The GDPR is now no secret to anyone. It is the European regulation defining the requirements for companies and organizations concerning privacy and security.
Are you wondering what it is exactly or trying to find how to explain it to someone else ? Here’s an article to give you a cluehttps://www.alias.dev/blog/what-is-gdpr, and one to help you be compliant with it.
Its particularity is that it is the toughest privacy and security law in the world. Not only does it impose obligations on organizations collecting or processing personal data, it also levies harsh fines against companies violating its privacy and security standards. Penalties may reach up to millions of euros !
Obviously, European companies are concerned. However, those not in the EU are not entirely safe from a penalty if the requirements are not met. Indeed, the GDPR also applies to organizations that may have little to do with the EU.
A Canadian development company, based in Toronto, whose clients are mainly Canadian or American may not be; at first look involved with the EU legislation. However, does it track its visitors ? If yes, data from EU visitors may be tracked and analyzed. In that case, that is enough for said company to be subject to the provisions of the GDPR.
Does the GDPR apply abroad ?
In this regard, it is important to mention that the GDPR has an extra-territorial effect.
It is article 3 that defines the territorial scope.
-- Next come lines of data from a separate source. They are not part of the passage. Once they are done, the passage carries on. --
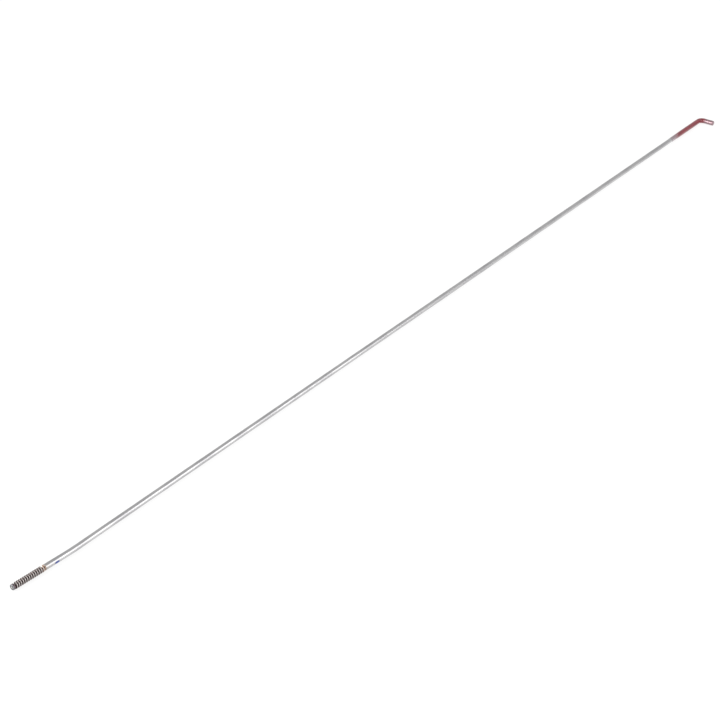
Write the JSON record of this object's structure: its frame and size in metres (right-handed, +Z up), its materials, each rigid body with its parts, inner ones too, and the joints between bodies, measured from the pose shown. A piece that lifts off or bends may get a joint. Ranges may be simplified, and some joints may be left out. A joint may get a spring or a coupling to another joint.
{
  "type": "drain auger rod",
  "caption": "Long steel wire drain auger rod with a wound boring coil and button nose on its head, and a right-angle hook in a dipped coat at its other end.",
  "frame": {"origin": "on the surface the tool lies on, under the middle of its bounding box", "axes": "+X along the long run of the wire from the coil to the hook, +Z up, and the hook lies flat and points to -Y"},
  "size_m": [0.9176, 0.0198, 0.0049],
  "materials": {
    "bright_steel": "bright drawn wire, light plating",
    "dark_spring_steel": "oil-tempered, dark brown",
    "button_steel": "satin turned steel",
    "braze_copper": "as brazed, dull copper",
    "red_dip": "dipped, translucent red",
    "blue_paint": "brushed-on paint"
  },
  "bodies": {
    "root": {"rod": "bright_steel", "auger_coil": "dark_spring_steel", "end_button": "button_steel", "braze_fillet": "braze_copper", "red_dip_coat": "red_dip", "blue_paint_dab": "blue_paint"}
  },
  "joints": []
}
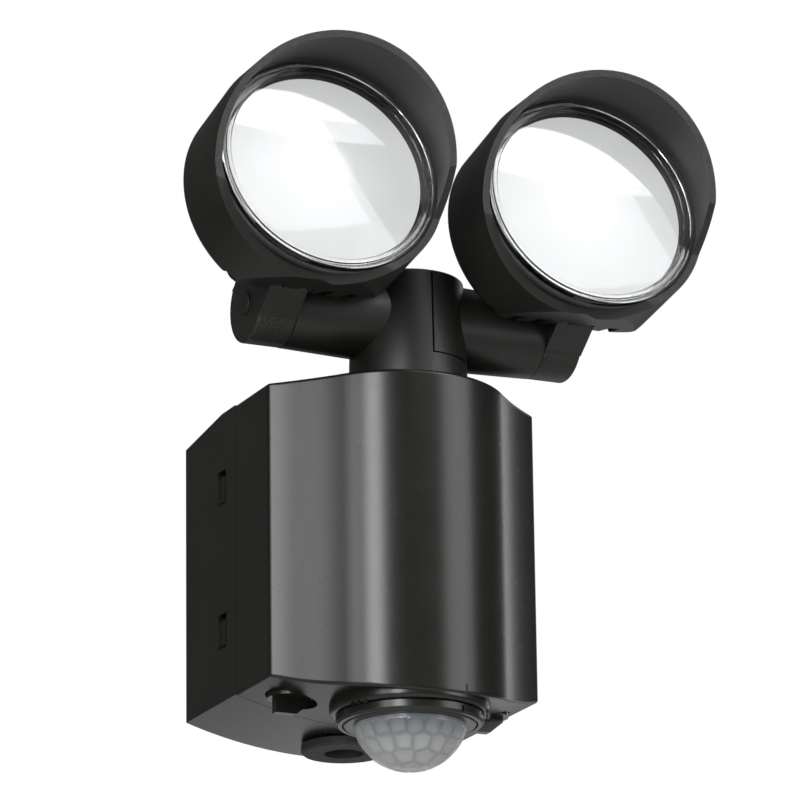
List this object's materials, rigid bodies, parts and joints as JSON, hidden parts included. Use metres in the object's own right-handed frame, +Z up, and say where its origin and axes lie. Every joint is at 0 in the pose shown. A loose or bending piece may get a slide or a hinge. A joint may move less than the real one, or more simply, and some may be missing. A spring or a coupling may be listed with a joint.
{
  "type": "motion sensor security light",
  "caption": "Wall-mounted security light with tilting twin spot heads on a swivelling column and a turning motion sensor dome.",
  "frame": {"origin": "centre of the rear face that lies on the wall", "axes": "+X along the wall to the right as seen from the front, -Y out of the wall, +Z up"},
  "size_m": [0.1822, 0.1394, 0.2357],
  "materials": {
    "housing": "satin",
    "arms": "fine sand texture",
    "heads": "black powder coat",
    "rubber": "matte",
    "lens_clear": "polished",
    "diffuser": "frosted white",
    "dome": "translucent, faceted",
    "reflector_white": "smooth white",
    "led_board": "white solder mask",
    "led_chip": "phosphor",
    "circuit_board": "solder mask",
    "electrics": "moulded",
    "electrics_pale": "moulded",
    "copper_core": "laminated",
    "zinc": "zinc plated",
    "brass": "plain"
  },
  "bodies": {
    "housing": {"rear_box": "housing", "seam_gasket": "rubber", "front_cover": "housing", "cable_gland": "rubber", "terminal_block": "electrics_pale", "terminal_screws": "brass", "cable_clamp": "electrics_pale", "clamp_screws": "zinc", "driver_board": "circuit_board", "driver_screws": "zinc", "transformer": "copper_core", "relay": "electrics", "smoothing_capacitor": "electrics", "filter_capacitor": "electrics_pale", "fuse_link": "electrics_pale", "control_board": "circuit_board", "control_screws": "zinc", "time_pot": "electrics", "dusk_pot": "electrics"},
    "column": {"left_arm": "arms", "right_arm": "arms", "joining_screws": "zinc", "swivel_stud": "zinc", "swivel_washer": "zinc", "swivel_nut": "zinc", "left_tilt_screw": "zinc", "right_tilt_screw": "zinc", "left_tilt_washer": "zinc", "right_tilt_washer": "zinc"},
    "left_head": {"left_lamp_body": "heads", "left_lens_seal": "rubber", "left_lens": "lens_clear", "left_diffuser": "diffuser", "left_reflector": "reflector_white", "left_led_board": "led_board", "left_led": "led_chip", "left_plug": "arms"},
    "right_head": {"right_lamp_body": "heads", "right_lens_seal": "rubber", "right_lens": "lens_clear", "right_diffuser": "diffuser", "right_reflector": "reflector_white", "right_led_board": "led_board", "right_led": "led_chip", "right_plug": "arms"},
    "sensor": {"sensor_ring": "housing", "sensor_bezel": "housing", "sensor_dome": "dome", "sensor_board": "circuit_board", "pir_element": "zinc", "sensor_retainer": "electrics"},
    "time_control": {"time_knob": "housing"},
    "dusk_control": {"dusk_knob": "housing"}
  },
  "joints": [
    {"name": "column_swivel", "type": "hinge", "parent": "housing", "child": "column", "pos_m": [0, -0.0773, 0.0529], "axis": [0, 0, 1], "range_deg": [-40, 40]},
    {"name": "left_tilt", "type": "hinge", "parent": "column", "child": "left_head", "pos_m": [-0.0535, -0.0773, 0.0765], "axis": [-1, 0, 0], "range_deg": [-30, 48]},
    {"name": "right_tilt", "type": "hinge", "parent": "column", "child": "right_head", "pos_m": [0.0535, -0.0773, 0.0765], "axis": [-1, 0, 0], "range_deg": [-30, 48]},
    {"name": "sensor_pan", "type": "hinge", "parent": "housing", "child": "sensor", "pos_m": [0, -0.075, -0.0627], "axis": [0, 0, 1], "range_deg": [-30, 30]},
    {"name": "time_setting", "type": "hinge", "parent": "housing", "child": "time_control", "pos_m": [-0.036, -0.058, -0.0579], "axis": [0, 0, 1], "range_deg": [-135, 135]},
    {"name": "dusk_setting", "type": "hinge", "parent": "housing", "child": "dusk_control", "pos_m": [0.036, -0.058, -0.0579], "axis": [0, 0, 1], "range_deg": [-135, 135]}
  ]
}
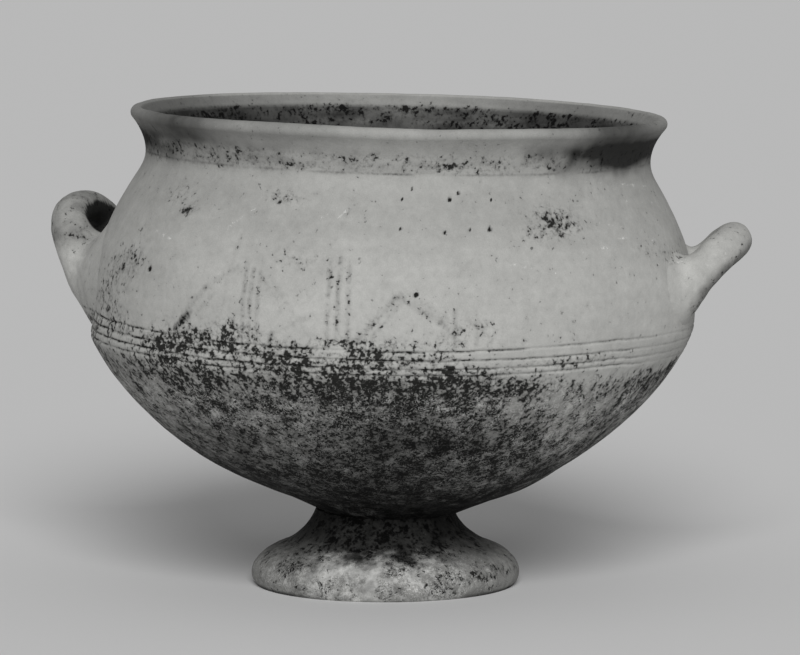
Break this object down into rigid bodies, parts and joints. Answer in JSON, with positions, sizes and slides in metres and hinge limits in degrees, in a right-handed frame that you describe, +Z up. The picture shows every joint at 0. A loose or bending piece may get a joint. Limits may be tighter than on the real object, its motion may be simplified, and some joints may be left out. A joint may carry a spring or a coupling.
{
  "type": "footed bowl",
  "caption": "Wide hand-built clay bowl on a flared hollow foot, with an everted rim, incised belly lines and a loop handle at each side.",
  "frame": {"origin": "middle of the footprint of the whole vessel, on the ground that its foot stands on", "axes": "+X towards the right handle, +Y away from the decorated front, +Z up"},
  "size_m": [0.3984, 0.3378, 0.2713],
  "materials": {
    "foot_clay": "unglazed, fire-blackened, with pale lime crust",
    "scorched_clay": "unglazed, densely mottled dark from the fire",
    "pale_clay": "unglazed, smoothed, pale with faint painted strokes",
    "speckled_clay": "unglazed, wiped, grey with dark specks",
    "handle_clay": "unglazed, finger-smoothed, pale with dark stains"
  },
  "bodies": {
    "root": {"foot": "foot_clay", "foot_luting_coil": "foot_clay", "bowl_base": "scorched_clay", "lower_wall": "scorched_clay", "shoulder_wall": "pale_clay", "neck_collar": "speckled_clay", "rim_lip": "speckled_clay", "left_handle": "handle_clay", "right_handle": "handle_clay", "left_handle_front_pad": "handle_clay", "left_handle_back_pad": "handle_clay", "right_handle_front_pad": "handle_clay", "right_handle_back_pad": "handle_clay"}
  },
  "joints": []
}
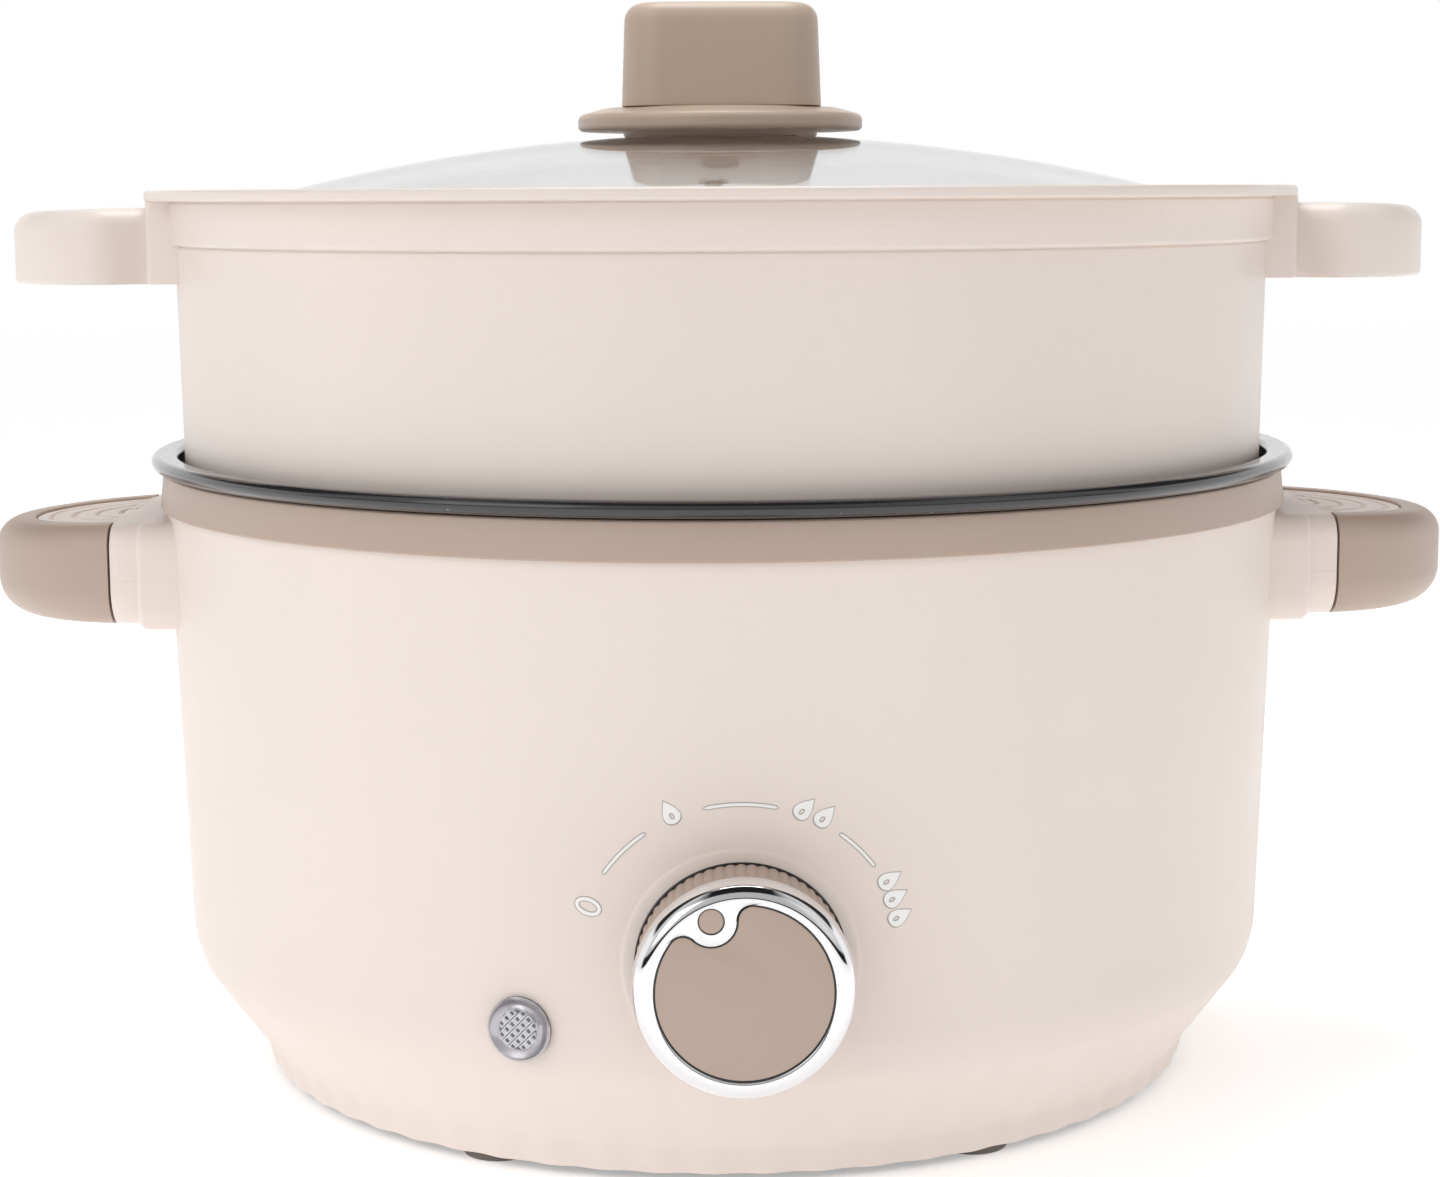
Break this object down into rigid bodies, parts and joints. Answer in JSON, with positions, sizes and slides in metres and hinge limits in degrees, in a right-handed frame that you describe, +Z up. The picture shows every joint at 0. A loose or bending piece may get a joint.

Article 3.1 states that the GDPR applies to organizations that are based in the EU even if the data are being stored or used outside of the EU. Article 3.2 goes even further by stating that the law also applies to organizations that are not in the EU, if two conditions are met. The organization must offer goods or services to people in the EU, and monitor their online behavior.
A famous fine against GOOGLE LLC AND GOOGLE IRELAND LIMITED, that reached a total of 100 millions euros shows the way the CNIL’s power of sanction does cross the borders. In this case, on December 7th, of 2020, those companies were fined for having placed advertising cookies on the computers of users of the search engine google.fr without prior consent or satisfactory information.
It is important to note that users are allowed to make a request to a data protection authority in order to challenge a data controller’s refusal to respect its rights. Such a request then leads to an examination of the situation by the authority, and eventually a fine and an order to comply with the request if the data controller is proved to be guilty.
There is no question asked about the fields of action of data protection authorities. However, what about legal courts ?
Can the GDPR be invoked in a legal court ?
First of all, it is to note that an user is allowed to bring a GDPR-based suit to court.
More and more privacy activists have been going to court in order to bypass the never-ending delays to get a decision from regulators and to get more control over a case. The underlying goal is often to use this opportunity to set a legal precedent once a verdict is rendered. People have become increasingly aware and dissatisfied with the disparity of power between them and huge corporations. As a result, they have started taking the matter in their own hands.
That is the case of Martin SFP Bryant who filed a data breach group action in the High Court of England and Wales against Mariott International for a data breach they have been subject to.
GDPR allowed people to claim compensation for data protection violations that did not harm them financially; something that was not allowed by many EU jurisdictions before 2018.
However, the GDPR specifically states that cases should be brought to EU courts. The nuance lays in the fact some national laws do not specify that suits need to go to domestic courts. As such, it is possible for plaintiffs to go to international courts. It is the case with the UK data protection law.
As a matter of fact, it is under this principle that Hugo Elliott, a UK citizen, living in England the plaintiff seeked “to weld UK substantive law on to US procedural law for litigation purposes, and essentially import UK GDPR litigation into the United States, just on the grounds that PubMatic is based here,” claimed Edward Takashima, one of PubMatic’s attorneys at the law firm Boies Schiller Flexner. He hoped that a decision would open the door for similar cases against US-based tech companies, sued in the US under UK law. However, the court firmly put a stop to his ambition.
He claimed that PubMatic tracked him across the web, along with other residents of England and Wales in violation of the GDPR. The Court rejected his attempt by adopting the Defendant’s forum non conveniens and international comity grounds. As such, it raised the argument that “a district court may dismiss a litigation once it determines that “the appropriate forum is located in a foreign country.”
As a conclusion, invoking the GDPR in a non-EU court is impossible, except if the law of the country the plaintiff originates from states otherwise. However, it is important to note that as the GDPR may be in conflict with the country’s national law, the courts may be reluctant to go in the direction of the plaintiff; specifically as it would create a precedent that would risk putting the GDPR above their own law.